Return the almost-sure derivative of st, i.e. the rate of infinitesimal change.

source

Note that derivative_estimate is simply the composition of stochastic_triple and derivative_contribution. We also provide a convenience function for mimicking the behaviour of standard AD, where derivatives of discrete random steps are dropped:

StochasticAD.dual_numberFunction
dual_number(X, p; backend=PrunedFIsBackend(), direction=nothing)
dual_number(p; backend=PrunedFIsBackend(), direction=nothing)

A lightweight wrapper around stochastic_triple that entirely ignores the derivative contribution of all discrete random components, so that it behaves like a regular dual number. Mostly for fun – this, of course, leads to a useless derivative estimate for discrete random functions!

source

Algorithms

StochasticAD.ForwardAlgorithmType
ForwardAlgorithm(backend::StochasticAD.AbstractFIsBackend) <: AbstractStochasticADAlgorithm

A differentiation algorithm relying on forward propagation of stochastic triples.

The backend argument controls the algorithm used by the third component of the stochastic triples.

Note

The required computation time for forward-mode AD scales linearly with the number of parameters in p (but is unaffected by the number of parameters in X(p)).

source
StochasticAD.EnzymeReverseAlgorithmType
EnzymeReverseAlgorithm(backend::StochasticAD.AbstractFIsBackend) <: AbstractStochasticADAlgorithm

A differentiation algorithm relying on transposing the propagation of stochastic triples to produce a reverse-mode algorithm. The transposition is performed by Enzyme.jl, which must be loaded for the algorithm to run.

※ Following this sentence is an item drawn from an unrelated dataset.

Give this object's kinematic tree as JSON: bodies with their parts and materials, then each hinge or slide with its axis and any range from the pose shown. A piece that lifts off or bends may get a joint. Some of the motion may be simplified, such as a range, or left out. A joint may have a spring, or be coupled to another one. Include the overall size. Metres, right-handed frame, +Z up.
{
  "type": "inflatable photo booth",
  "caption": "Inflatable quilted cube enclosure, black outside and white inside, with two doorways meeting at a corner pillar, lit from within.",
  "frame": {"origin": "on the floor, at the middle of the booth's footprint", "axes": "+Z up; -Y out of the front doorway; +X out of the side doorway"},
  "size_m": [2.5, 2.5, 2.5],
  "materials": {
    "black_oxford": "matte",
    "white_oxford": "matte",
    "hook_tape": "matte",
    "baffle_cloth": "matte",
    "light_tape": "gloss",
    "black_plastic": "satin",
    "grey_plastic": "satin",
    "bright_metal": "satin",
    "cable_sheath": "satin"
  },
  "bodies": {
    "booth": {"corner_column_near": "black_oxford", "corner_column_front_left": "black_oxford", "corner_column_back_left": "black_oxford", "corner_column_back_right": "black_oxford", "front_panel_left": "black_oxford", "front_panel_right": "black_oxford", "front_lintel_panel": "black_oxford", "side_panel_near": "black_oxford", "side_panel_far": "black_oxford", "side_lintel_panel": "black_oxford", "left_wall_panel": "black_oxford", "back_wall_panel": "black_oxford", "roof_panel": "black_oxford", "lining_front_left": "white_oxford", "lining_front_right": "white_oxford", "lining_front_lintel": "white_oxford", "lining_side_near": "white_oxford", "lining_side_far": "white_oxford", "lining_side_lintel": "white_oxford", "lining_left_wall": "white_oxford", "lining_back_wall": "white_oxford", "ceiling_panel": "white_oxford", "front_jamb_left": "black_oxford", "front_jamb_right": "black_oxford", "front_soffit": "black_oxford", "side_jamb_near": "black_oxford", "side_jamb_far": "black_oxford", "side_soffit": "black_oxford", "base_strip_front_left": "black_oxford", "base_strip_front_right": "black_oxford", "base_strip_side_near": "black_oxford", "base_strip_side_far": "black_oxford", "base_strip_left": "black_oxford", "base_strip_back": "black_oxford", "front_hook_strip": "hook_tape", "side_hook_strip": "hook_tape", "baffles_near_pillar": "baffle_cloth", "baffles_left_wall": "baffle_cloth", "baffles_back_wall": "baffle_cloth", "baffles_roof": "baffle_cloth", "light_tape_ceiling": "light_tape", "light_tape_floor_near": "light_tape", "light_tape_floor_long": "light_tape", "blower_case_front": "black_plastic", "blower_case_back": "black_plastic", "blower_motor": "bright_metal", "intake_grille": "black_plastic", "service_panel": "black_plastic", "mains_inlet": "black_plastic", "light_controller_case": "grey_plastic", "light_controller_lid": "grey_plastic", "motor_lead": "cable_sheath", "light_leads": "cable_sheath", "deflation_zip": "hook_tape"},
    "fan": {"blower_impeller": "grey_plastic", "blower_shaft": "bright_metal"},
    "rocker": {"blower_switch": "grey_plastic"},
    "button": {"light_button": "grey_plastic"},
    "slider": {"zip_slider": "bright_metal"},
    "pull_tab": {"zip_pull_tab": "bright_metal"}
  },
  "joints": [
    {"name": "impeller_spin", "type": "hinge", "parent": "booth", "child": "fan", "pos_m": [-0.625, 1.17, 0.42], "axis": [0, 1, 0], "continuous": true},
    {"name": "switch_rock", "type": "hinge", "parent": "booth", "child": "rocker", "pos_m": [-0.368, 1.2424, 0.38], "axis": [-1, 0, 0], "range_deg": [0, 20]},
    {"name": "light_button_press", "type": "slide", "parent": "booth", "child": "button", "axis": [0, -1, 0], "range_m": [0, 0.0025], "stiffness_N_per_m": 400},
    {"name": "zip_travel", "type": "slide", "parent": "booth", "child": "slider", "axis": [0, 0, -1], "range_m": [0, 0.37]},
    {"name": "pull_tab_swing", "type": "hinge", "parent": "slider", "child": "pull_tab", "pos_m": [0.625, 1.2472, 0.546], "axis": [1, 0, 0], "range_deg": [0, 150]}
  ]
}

Currently, only real- and vector-valued inputs are supported, and only real-valued outputs are supported.

The backend argument controls the algorithm used by the third component of the stochastic triples.

In the call to derivative_estimate, this algorithm optionally accepts alg_data with the field forward_u, which specifies the directional derivative used in the forward pass that will be transposed. If forward_u is not provided, it is randomly generated.

Warning

For the reverse-mode algorithm to yield correct results, the employed backend cannot use input-dependent pruning strategies. A suggested reverse-mode compatible backend is PrunedFIsBackend(Val(:wins)).

Additionally, this algorithm relies on the ability of Enzyme.jl to differentiate the forward stochastic triple run. It is recommended to check that the primal function X is type stable for its input p using a tool such as JET.jl, with all code executed in a function with no global state. In addition, sometimes X may be type stable but stochastic triples introduce additional type instabilities. This can be debugged by checking type stability of Enzyme's target, which is Base.get_extension(StochasticAD, :StochasticADEnzymeExt).enzyme_target(u, X, p, backend), where u is a test direction.

Note

For more details on the reverse-mode approach, see the following papers and talks:

source

Smoothing

What happens if we were to run derivative_contribution after each step, instead of only at the end? This is smoothing, which combines the second and third components of a single stochastic triple into a single dual component. Smoothing no longer has a guarantee of unbiasedness, but is surprisingly accurate in a number of situations. For example, the popular straight through gradient estimator can be viewed as a special case of smoothing. Forward smoothing rules are provided through ForwardDiff, and backward rules through ChainRules, so that e.g. Zygote.gradient and ForwardDiff.derivative will use smoothed rules for discrete random variables rather than dropping the gradients entirely. Currently, special discrete->discrete constructs such as array indexing are not supported for smoothing.

Optimization

We also provide utilities to make it easier to get started with forming and training a model via stochastic gradient descent:

StochasticAD.StochasticModelType
StochasticModel(X, p)

Combine stochastic program X with parameter p into a trainable model using Functors, where p <: AbstractArray. Formulate as a minimization problem, i.e. find $p$ that minimizes $\mathbb{E}[X(p)]$.

source

These are used in the tutorial on stochastic optimization.